To keep the silicone hidden, it is then dusted with granite powder. In addition to the new silicone, an electric monitoring system was installed that can detect even the smallest movement below 0.0001 inches. It can also record the temperature of the granite. This will help to prevent any unforeseen problems in the future.
Rarely Any Cleaning Occurs
Unsurprisingly, not nearly as much cleaning of the monument occurs as maintaining. This is mostly due to budget constraints which makes any cleaning that is done particularly minimal and only in desperate situations.
However, in 2005, a pressuring washing company named Kärcher did the United States a favor. They did a free cleanup with their equiptment which took weeks to perform using pressurized water at over 200 degrees. This was the best cleaning that the monument had received since its inception starting in 1927.
Mount Rushmore Today
In the late 1980s, a project was started to give the best experience possible to those who wish to visit the monument. This project led to the development of the visitor facilities, sidewalks, and other infrastructure around the monument.
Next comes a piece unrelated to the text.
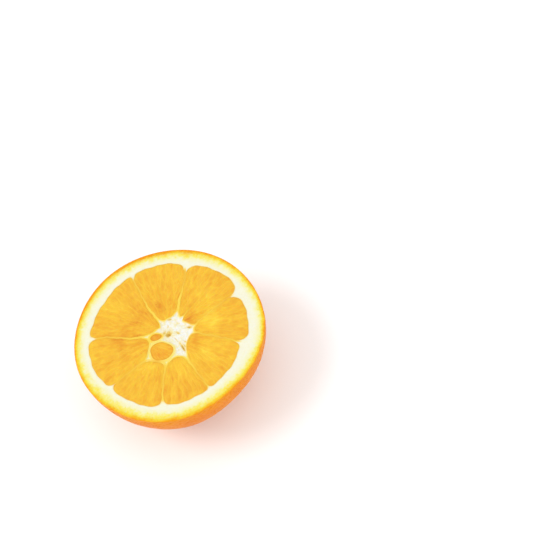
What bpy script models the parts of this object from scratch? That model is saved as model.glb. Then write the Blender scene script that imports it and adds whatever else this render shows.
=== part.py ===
"""Half of a navel orange, cut across its middle and lying cut face up.

Metres, +Z up.  The half stands on a small flat spot round its stem button,
with the origin in the middle of its box at that level.  The cut face carries
eight juicy segments and a thin ninth one, two small segments of the secondary
fruit, the thin walls between them and a sunken spongy core.
"""
import math

import bmesh
import bpy
from mathutils import Matrix, Vector

MM = 0.001

# ---- whole half ------------------------------------------------------------
RIM_RADIUS = 41.2            # mean radius of the peel's edge at the cut, mm
RIM_WAVES = (                # unevenness of that edge: lobes, size mm, phase deg
    (2, 0.70, 17.0),
    (3, 0.29, -32.0),
    (4, 0.18, -85.0),
    (5, 0.20, -170.0),
)
DEPTH = 39.5                 # cut plane down to the untrimmed pole, mm
FOOT_TRIM = 0.42             # how much of the pole is flat, mm
LUMP = 0.22                  # slow lumps of the peel below the cut, mm
SIDES = 80                   # facets round the peel
RINGS = 44                   # rings pole to pole of the whole ball

# ---- stem button on the underside ------------------------------------------
BUTTON_RADIUS = 2.7          # mm, level with the flat spot
GROOVE_WIDTH = 1.3           # ring groove that sets the button off, mm

# ---- walls between the segments: inner radius, angle; outer radius, angle ---
WALLS = (
    (6.9, 98.0, 32.4, 97.0),
    (10.3, 46.0, 31.9, 54.0),
    (11.4, -9.0, 32.0, 7.0),
    (11.0, -25.0, 31.8, -35.0),
    (14.0, -79.0, 31.6, -79.4),
    (13.8, -115.0, 32.3, -116.7),
    (14.6, -152.0, 33.4, -159.2),
    (10.2, 161.5, 33.9, 156.7),
)
WALL_HALF = 0.22             # half thickness of a wall, mm
# each segment's outer radius at its first and second wall and how much more between
# them, the dip of its inner end and the rounding of its outer corners
SEGMENTS = (
    (33.8, 33.6, 0.3, 1.7, 4.5),  # between wall 0 and wall 1, and so on round
    (32.9, 35.6, 1.1, 2.3, 4.8),
    (33.7, 34.4, 0.8, 0.0, 5.0),
    (32.3, 32.5, 0.3, 2.9, 4.0),
    (32.7, 33.8, 0.2, 1.7, 3.6),
    (34.4, 34.0, 0.3, 0.2, 4.0),
    (35.5, 34.9, 0.2, 3.1, 5.0),
    (35.1, 34.3, -1.1, 3.2, 3.6),
)
SLIVER = (27.0, 1.7)         # short ninth wall: its angle, its notch in the inner end
CROWN = 0.42                 # how far a segment stands above the pith, mm
CROWN_ROOT = 1.6             # how deep its crown is rooted in the half, mm

# ---- the secondary fruit's two small segments: centre, radii, turn ----------
NAVEL = (
    (-5.85, -6.45, 4.75, 4.50, -14.0),
    (-5.60, 0.78, 2.60, 1.60, -10.0),
)

# ---- spongy core ------------------------------------------------------------
CORE_CENTRE = (3.0, -1.6)
CORE_MARGIN = 0.75           # pale rim left between core and segments, mm
CORE_DEPTH = 0.7
PITS = (                     # x, y, radius along, radius across, turn, depth
    (0.0, 0.1, 1.15, 0.95, 20.0, 2.2),
    (2.9, -9.2, 1.9, 0.42, -82.0, 1.3),
    (4.3, -1.3, 0.8, 0.5, -20.0, 1.0),
)


# ---- outline functions (all in mm, seen from above) ------------------------
def rim_radius(angle):
    """Radius of the peel's edge at an angle in radians."""
    return RIM_RADIUS + sum(size * math.cos(n * angle - math.radians(phase))
                            for n, size, phase in RIM_WAVES)


def rim_middle():
    """Middle of the box round the rim, which becomes the origin."""
    pts = [(rim_radius(a) * math.cos(a), rim_radius(a) * math.sin(a))
           for a in (math.tau * i / SIDES for i in range(SIDES))]
    return (0.5 * (max(p[0] for p in pts) + min(p[0] for p in pts)),
            0.5 * (max(p[1] for p in pts) + min(p[1] for p in pts)))


def polar(radius, degrees):
    a = math.radians(degrees)
    return Vector((radius * math.cos(a), radius * math.sin(a)))


def smooth_min(a, b, k):
    """The smaller of two distances, with the corner between them rounded."""
    h = max(k - abs(a - b), 0.0) / k
    return min(a, b) - 0.25 * k * h * h


def side_of_line(p, start, end):
    """Signed distance from the line start-end, positive on its left."""
    d = (end - start).normalized()
    q = p - start
    return d.x * q.y - d.y * q.x


def segment_depth(p, index):
    """How far a point is inside a segment, negative outside it."""
    wall_a = WALLS[index]
    wall_b = WALLS[(index + 1) % len(WALLS)]
    outer_a, outer_b, bulge, dip, corner = SEGMENTS[index]
    right = side_of_line(p, polar(wall_a[0], wall_a[1]), polar(wall_a[2], wall_a[3]))
    left = side_of_line(p, polar(wall_b[0], wall_b[1]), polar(wall_b[2], wall_b[3]))
    sides = smooth_min(-right - WALL_HALF, left - WALL_HALF, 1.2)
    span = (wall_a[1] - wall_b[1]) % 360.0
    angle = math.degrees(math.atan2(p.y, p.x))
    turn = (wall_a[1] - angle + 60.0) % 360.0 - 60.0
    t = min(max(turn / span, 0.0), 1.0)
    inner = wall_a[0] + (wall_b[0] - wall_a[0]) * t - dip * (1.0 - abs(2.0 * t - 1.0) ** 2.6)
    if index == 1:
        # a short wall notches this inner end and sets off a thin ninth segment
        inner += SLIVER[1] * math.exp(-((wall_a[1] - turn - SLIVER[0]) / 4.5) ** 2)
    u = ((wall_a[3] - angle + 60.0) % 360.0 - 60.0) / ((wall_a[3] - wall_b[3]) % 360.0)
    u = min(max(u, 0.0), 1.0)
    outer = outer_a + (outer_b - outer_a) * u + bulge * 4.0 * u * (1.0 - u)
    body = smooth_min(sides, p.length - inner - 0.25, 2.2)
    return smooth_min(body, outer - p.length, corner)


def ellipse_gap(p, blob):
    """Rough distance outside a small round segment, negative inside it."""
    x, y, ra, rb, turn = blob
    q = p - Vector((x, y))
    c, s = math.cos(math.radians(-turn)), math.sin(math.radians(-turn))
    u, v = (c * q.x - s * q.y) / ra, (s * q.x + c * q.y) / rb
    k = math.hypot(u, v)
    return (k - 1.0) * min(ra, rb)


def core_depth(p):
    """How far a point is inside the white core."""
    d = 16.0 - p.length
    for index in range(len(SEGMENTS)):
        d = min(d, -segment_depth(p, index) - CORE_MARGIN)
    for blob in NAVEL:
        d = min(d, ellipse_gap(p, blob) - CORE_MARGIN)
    return d


def outline(depth_at, centre, sides, reach):
    """Edge of a region round its centre: the radius towards each side."""
    out = []
    for i in range(sides):
        a = math.tau * i / sides
        step = Vector((math.cos(a), math.sin(a)))
        low, r = 0.0, 0.0
        while r < reach and depth_at(centre + step * r) > 0.0:
            low, r = r, r + 0.25
        high = r
        for _ in range(24):
            mid = 0.5 * (low + high)
            if depth_at(centre + step * mid) > 0.0:
                low = mid
            else:
                high = mid
        out.append(low)
    return out


# ---- mesh helpers -----------------------------------------------------------
def collection(name):
    made = bpy.data.collections.new(name)
    bpy.context.scene.collection.children.link(made)
    return made


def add_object(name, bm, where):
    bmesh.ops.recalc_face_normals(bm, faces=bm.faces[:])
    mesh = bpy.data.meshes.new(name)
    bm.to_mesh(mesh)
    bm.free()
    obj = bpy.data.objects.new(name, mesh)
    where.objects.link(obj)
    return obj


def guide(obj):
    obj.hide_render = True
    obj.display_type = 'WIRE'
    return obj


def pebble(bm, centre, radii, level, crown, root, rings, power):
    """A flat-topped pebble with a given outline: crown above, root below."""
    sides = len(radii)
    made = bmesh.ops.create_uvsphere(bm, u_segments=sides, v_segments=rings, radius=1.0)
    for vert in made["verts"]:
        x, y, z = vert.co
        rho = min(math.hypot(x, y), 1.0)
        i = round(math.atan2(y, x) / math.tau * sides) % sides
        a = math.tau * i / sides
        reach = radii[i] * rho
        if z >= -1e-6:
            height = level - 0.12 + (crown + 0.12) * (1.0 - rho ** power)
        else:
            height = level - 0.12 - root * (1.0 - rho ** power)
        vert.co = ((centre[0] + reach * math.cos(a)) * MM,
                   (centre[1] + reach * math.sin(a)) * MM, height * MM)


def boolean(obj, operation, cutter):
    mod = obj.modifiers.new(cutter.name, 'BOOLEAN')
    mod.operation = operation
    mod.solver = 'EXACT'
    mod.object = cutter


def principled(name, colour, roughness):
    mat = bpy.data.materials.new(name)
    mat.use_nodes = True
    shader = mat.node_tree.nodes["Principled BSDF"]
    shader.inputs["Base Color"].default_value = (*colour, 1.0)
    shader.inputs["Roughness"].default_value = roughness
    shader.inputs["Metallic"].default_value = 0.0
    return mat


# ---- build ------------------------------------------------------------------
def peel_ball(where):
    """The lower half of an uneven ball, trimmed at the cut and at the foot."""
    bm = bmesh.new()
    bmesh.ops.create_uvsphere(bm, u_segments=SIDES, v_segments=RINGS, radius=1.0)
    for vert in bm.verts:
        x, y, z = vert.co
        a = math.atan2(y, x)
        s = math.hypot(x, y)
        below = max(-z, 0.0)
        lump = LUMP * s * below * (math.sin(3.0 * a + 4.0 * z + 0.7)
                                   + 0.8 * math.sin(5.0 * a - 5.0 * z + 2.1)
                                   + 0.5 * math.sin(8.0 * a + 7.0 * z + 4.0))
        r = rim_radius(a) * s + lump
        vert.co = (r * math.cos(a) * MM, r * math.sin(a) * MM,
                   (DEPTH * (1.0 + z) - FOOT_TRIM) * MM)
    for height, clear_above in ((FACE, True), (0.0, False)):
        geom = bm.verts[:] + bm.edges[:] + bm.faces[:]
        cut = bmesh.ops.bisect_plane(bm, geom=geom, dist=1e-6,
                                     plane_co=(0.0, 0.0, height * MM),
                                     plane_no=(0.0, 0.0, 1.0),
                                     clear_outer=clear_above,
                                     clear_inner=not clear_above)
        edges = [e for e in cut["geom_cut"] if isinstance(e, bmesh.types.BMEdge)]
        bmesh.ops.contextual_create(bm, geom=edges)
    return add_object("orange_half", bm, where)


for old in list(bpy.data.objects):
    bpy.data.objects.remove(old, do_unlink=True)

FACE = DEPTH - FOOT_TRIM     # height of the pith on the cut face
part = collection("orange_half")
cutters = collection("cutters")

half = peel_ball(part)

# the core lies a little lower than the pith and is pitted
bm = bmesh.new()
centre = Vector(CORE_CENTRE)
pebble(bm, centre, outline(core_depth, centre, 56, 16.0),
       FACE + 0.9, 0.6, 0.9 + CORE_DEPTH, 10, 14.0)
core = guide(add_object("core_cut", bm, cutters))
boolean(half, 'DIFFERENCE', core)

bm = bmesh.new()
for x, y, along, across, turn, depth in PITS:
    radii = []
    for i in range(14):
        a = math.tau * i / 14 - math.radians(turn)
        radii.append(1.0 / math.hypot(math.cos(a) / along, math.sin(a) / across))
    pebble(bm, (x, y), radii, FACE + 0.5, 0.5, 0.5 + depth, 8, 2.5)
pits = guide(add_object("pit_cut", bm, cutters))
boolean(half, 'DIFFERENCE', pits)

# crowned segments
bm = bmesh.new()
for index in range(len(SEGMENTS)):
    wall_a, wall_b = WALLS[index], WALLS[(index + 1) % len(WALLS)]
    middle = 0.5 * (polar(1.0, wall_a[1]) + polar(1.0, wall_b[1])).normalized() \
        + 0.5 * (polar(1.0, wall_a[3]) + polar(1.0, wall_b[3])).normalized()
    centre = middle.normalized() * 23.0
    radii = outline(lambda p: segment_depth(p, index), centre, 40, 26.0)
    pebble(bm, centre, radii, FACE, CROWN, CROWN_ROOT, 12, 14.0)
for x, y, ra, rb, turn in NAVEL:
    radii = [1.0 / math.hypot(math.cos(math.tau * i / 24 - math.radians(turn)) / ra,
                              math.sin(math.tau * i / 24 - math.radians(turn)) / rb)
             for i in range(24)]
    pebble(bm, (x, y), radii, FACE, CROWN * 0.8, CROWN_ROOT, 10, 10.0)
crowns = guide(add_object("segment_crowns", bm, cutters))
boolean(half, 'UNION', crowns)

# ring groove round the stem button
bm = bmesh.new()
bmesh.ops.create_circle(bm, segments=14, radius=0.5 * GROOVE_WIDTH * MM)
bmesh.ops.rotate(bm, verts=bm.verts[:], cent=(0, 0, 0),
                 matrix=Matrix.Rotation(math.pi / 2, 3, 'X'))
bmesh.ops.translate(bm, verts=bm.verts[:],
                    vec=((BUTTON_RADIUS + 0.5 * GROOVE_WIDTH) * MM, 0.0, 0.0))
bmesh.ops.spin(bm, geom=bm.verts[:] + bm.edges[:], cent=(0, 0, 0), axis=(0, 0, 1),
               angle=math.tau, steps=36, use_merge=True)
groove = guide(add_object("button_groove", bm, cutters))
boolean(half, 'DIFFERENCE', groove)

# origin in the middle of the box
mx, my = rim_middle()
for obj in (half, core, pits, crowns, groove):
    obj.data.transform(Matrix.Translation((-mx * MM, -my * MM, 0.0)))

half.data.materials.append(principled("orange_peel", (0.86, 0.30, 0.035), 0.42))
half.data.shade_smooth()
half.data.set_sharp_from_angle(angle=math.radians(35.0))
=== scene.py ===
"""Looks of the orange half: pebbled peel, pith, juicy segments, walls and core.

Lengths in the outline functions are millimetres in the half's own plan, before
the small shift that puts the origin in the middle of its box.
"""
import math

import bpy
import numpy as np
from mathutils import Matrix, Vector
from mathutils.geometry import delaunay_2d_cdt
from mathutils.kdtree import KDTree


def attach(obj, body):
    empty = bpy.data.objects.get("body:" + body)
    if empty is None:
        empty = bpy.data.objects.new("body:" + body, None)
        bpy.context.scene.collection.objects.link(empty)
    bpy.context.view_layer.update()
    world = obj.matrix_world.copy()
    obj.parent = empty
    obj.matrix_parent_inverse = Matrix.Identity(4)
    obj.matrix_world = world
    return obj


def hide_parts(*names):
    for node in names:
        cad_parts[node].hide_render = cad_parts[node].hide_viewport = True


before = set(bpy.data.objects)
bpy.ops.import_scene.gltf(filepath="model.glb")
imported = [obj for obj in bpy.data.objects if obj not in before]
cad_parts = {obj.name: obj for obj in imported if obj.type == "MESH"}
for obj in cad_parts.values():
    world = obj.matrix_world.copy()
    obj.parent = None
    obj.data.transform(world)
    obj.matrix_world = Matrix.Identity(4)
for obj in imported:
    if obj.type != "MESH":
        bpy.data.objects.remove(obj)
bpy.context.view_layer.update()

MM = 0.001
TAU = math.tau

# ---------------------------------------------------------------- sizes (mm)
RIM_RADIUS = 41.2
RIM_WAVES = ((2, 0.70, 17.0), (3, 0.29, -32.0), (4, 0.18, -85.0), (5, 0.20, -170.0))
DEPTH = 39.5
FOOT_TRIM = 0.42
LUMP = 0.22
SIDES = 80
FACE = DEPTH - FOOT_TRIM
CROWN = 0.42
BUTTON_RADIUS = 2.7
GROOVE_WIDTH = 1.3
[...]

These include the Mount Rushmore Visitors Plaza, Lincoln Borglum Museum, and the Presidential trail. The Presidential Trail allows guests to walk below the monument. These developments helped turn Mount Rushmore into South Dakota’s biggest tourist attraction and one of the nation’s proudest monuments.
Activities At The Monument
Although the sculpture is impressive enough to look at, there are some things to do if you plan on spending some time at the monument. At the Lincoln Borglum Visitor Center, there are exhibits and a short film to show the methods and reasoning that went into shaping the sculpture.
The Presidential Trail is 0.6 miles long with an opportunity to get up close and personal with the sculpture. There is a junior ranger program for children of all ages. There are also ranger talks which discuss the histories of the local tribes and the Evening Lighting Ceremony. There’s even a self-guided audio tour for those who want the full history of the monument.